AIM OF THE EXERCISE –
Restate word for word the lines beginning at the one that contains "What build123d script" and ending at the one that contains "# from the front"; include both and nothing else.

RECORD EXTRACTS –
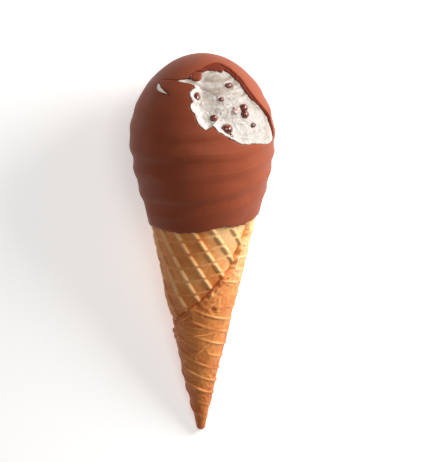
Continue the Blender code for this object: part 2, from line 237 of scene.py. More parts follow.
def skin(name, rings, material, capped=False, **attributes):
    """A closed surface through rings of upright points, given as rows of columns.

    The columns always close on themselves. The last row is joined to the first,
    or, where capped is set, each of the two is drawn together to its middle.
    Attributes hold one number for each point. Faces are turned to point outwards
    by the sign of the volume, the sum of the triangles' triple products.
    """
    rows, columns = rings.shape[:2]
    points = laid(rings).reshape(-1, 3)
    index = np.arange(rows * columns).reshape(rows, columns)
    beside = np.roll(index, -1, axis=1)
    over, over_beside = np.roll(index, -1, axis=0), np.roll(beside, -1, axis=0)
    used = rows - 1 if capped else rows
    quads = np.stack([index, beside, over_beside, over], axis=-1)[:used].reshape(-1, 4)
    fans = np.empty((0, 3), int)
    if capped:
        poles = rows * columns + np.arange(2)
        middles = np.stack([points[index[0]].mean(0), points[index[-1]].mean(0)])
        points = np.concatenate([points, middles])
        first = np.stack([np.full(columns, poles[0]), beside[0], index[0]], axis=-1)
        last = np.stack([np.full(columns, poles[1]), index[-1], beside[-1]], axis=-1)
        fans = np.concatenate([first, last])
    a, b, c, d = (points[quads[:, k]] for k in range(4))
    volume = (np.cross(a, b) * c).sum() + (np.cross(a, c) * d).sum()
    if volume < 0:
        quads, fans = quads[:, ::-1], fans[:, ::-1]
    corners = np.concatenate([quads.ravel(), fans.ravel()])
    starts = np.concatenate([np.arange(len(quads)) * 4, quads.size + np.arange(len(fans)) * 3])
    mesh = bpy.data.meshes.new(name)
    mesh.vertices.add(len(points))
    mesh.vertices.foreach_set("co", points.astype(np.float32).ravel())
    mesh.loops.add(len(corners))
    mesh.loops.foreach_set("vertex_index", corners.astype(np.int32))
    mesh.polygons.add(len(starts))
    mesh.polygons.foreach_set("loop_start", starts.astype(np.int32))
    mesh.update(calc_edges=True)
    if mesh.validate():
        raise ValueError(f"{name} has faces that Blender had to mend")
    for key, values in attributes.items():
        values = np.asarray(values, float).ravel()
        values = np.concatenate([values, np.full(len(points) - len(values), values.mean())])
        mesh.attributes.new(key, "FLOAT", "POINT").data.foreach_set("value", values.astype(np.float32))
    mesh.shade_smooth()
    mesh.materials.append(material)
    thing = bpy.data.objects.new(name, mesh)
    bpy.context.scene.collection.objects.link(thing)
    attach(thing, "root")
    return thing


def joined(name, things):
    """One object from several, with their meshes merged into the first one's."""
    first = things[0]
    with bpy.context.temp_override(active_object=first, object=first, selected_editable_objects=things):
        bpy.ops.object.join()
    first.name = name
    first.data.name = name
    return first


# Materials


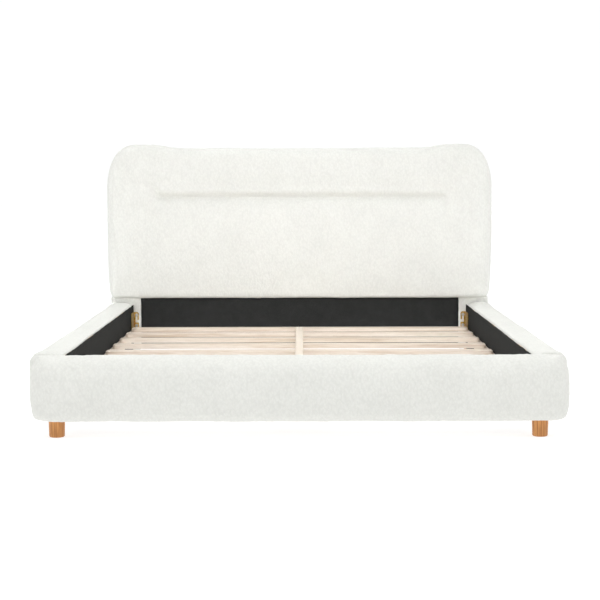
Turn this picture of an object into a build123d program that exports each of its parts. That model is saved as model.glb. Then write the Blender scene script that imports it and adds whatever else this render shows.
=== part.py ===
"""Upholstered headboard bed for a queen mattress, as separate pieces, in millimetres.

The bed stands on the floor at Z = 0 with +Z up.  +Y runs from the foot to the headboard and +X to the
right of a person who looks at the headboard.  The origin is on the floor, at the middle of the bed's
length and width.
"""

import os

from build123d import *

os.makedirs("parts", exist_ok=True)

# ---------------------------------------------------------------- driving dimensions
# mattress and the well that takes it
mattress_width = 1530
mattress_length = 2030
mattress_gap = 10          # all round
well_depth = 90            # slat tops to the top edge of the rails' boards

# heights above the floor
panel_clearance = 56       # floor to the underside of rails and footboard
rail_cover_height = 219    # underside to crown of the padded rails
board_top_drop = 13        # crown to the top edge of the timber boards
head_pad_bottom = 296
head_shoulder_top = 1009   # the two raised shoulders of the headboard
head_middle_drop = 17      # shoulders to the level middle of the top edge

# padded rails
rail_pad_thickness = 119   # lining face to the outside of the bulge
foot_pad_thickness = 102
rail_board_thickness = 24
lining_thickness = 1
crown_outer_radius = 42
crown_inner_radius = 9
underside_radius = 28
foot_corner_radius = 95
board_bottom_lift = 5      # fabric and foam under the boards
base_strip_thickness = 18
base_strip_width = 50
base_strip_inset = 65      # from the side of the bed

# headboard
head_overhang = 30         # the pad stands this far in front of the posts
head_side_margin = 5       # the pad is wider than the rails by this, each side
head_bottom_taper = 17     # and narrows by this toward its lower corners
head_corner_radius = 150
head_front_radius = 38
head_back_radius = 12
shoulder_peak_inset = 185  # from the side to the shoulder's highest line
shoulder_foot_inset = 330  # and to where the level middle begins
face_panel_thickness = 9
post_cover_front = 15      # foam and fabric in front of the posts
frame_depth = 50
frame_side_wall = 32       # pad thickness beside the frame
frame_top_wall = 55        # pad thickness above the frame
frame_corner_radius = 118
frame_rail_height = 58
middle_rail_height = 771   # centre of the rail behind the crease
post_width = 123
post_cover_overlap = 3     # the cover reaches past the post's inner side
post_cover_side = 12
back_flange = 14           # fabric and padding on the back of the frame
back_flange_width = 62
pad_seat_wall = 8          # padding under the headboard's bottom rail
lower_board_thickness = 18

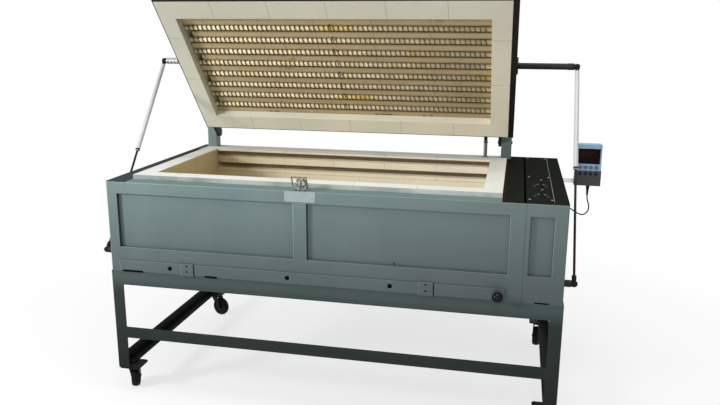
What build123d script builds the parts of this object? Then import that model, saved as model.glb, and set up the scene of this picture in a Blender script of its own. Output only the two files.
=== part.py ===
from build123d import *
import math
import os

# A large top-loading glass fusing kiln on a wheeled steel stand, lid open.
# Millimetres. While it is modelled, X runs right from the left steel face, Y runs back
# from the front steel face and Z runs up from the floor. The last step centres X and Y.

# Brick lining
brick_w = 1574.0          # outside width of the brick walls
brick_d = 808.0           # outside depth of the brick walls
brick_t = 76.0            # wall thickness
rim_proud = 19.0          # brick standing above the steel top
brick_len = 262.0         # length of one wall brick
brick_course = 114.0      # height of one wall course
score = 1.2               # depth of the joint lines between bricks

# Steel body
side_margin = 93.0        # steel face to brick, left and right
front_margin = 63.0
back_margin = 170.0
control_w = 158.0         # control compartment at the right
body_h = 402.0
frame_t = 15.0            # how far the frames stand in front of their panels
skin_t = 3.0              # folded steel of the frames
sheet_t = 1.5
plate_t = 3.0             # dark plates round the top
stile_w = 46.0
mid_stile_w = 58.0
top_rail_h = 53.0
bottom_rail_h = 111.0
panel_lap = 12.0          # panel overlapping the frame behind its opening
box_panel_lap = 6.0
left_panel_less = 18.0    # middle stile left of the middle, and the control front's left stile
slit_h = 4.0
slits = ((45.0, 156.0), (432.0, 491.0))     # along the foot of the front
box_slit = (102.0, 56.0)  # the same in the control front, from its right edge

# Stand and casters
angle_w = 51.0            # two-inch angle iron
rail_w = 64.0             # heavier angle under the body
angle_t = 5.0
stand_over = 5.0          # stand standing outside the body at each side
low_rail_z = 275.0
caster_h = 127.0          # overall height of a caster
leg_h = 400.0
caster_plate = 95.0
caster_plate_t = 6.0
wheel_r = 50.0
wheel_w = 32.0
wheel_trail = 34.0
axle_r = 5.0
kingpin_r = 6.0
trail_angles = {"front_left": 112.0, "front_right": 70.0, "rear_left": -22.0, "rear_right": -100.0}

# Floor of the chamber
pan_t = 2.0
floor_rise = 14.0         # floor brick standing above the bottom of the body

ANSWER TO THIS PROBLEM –
What build123d script builds the parts of this object? Then import that model, saved as model.glb, and set up the scene of this picture in a Blender script of its own. Output only the two files.
=== part.py ===
from build123d import *
import math
import os

# A large top-loading glass fusing kiln on a wheeled steel stand, lid open.
# Millimetres. While it is modelled, X runs right from the left steel face, Y runs back
# from the front steel face and Z runs up from the floor. The last step centres X and Y.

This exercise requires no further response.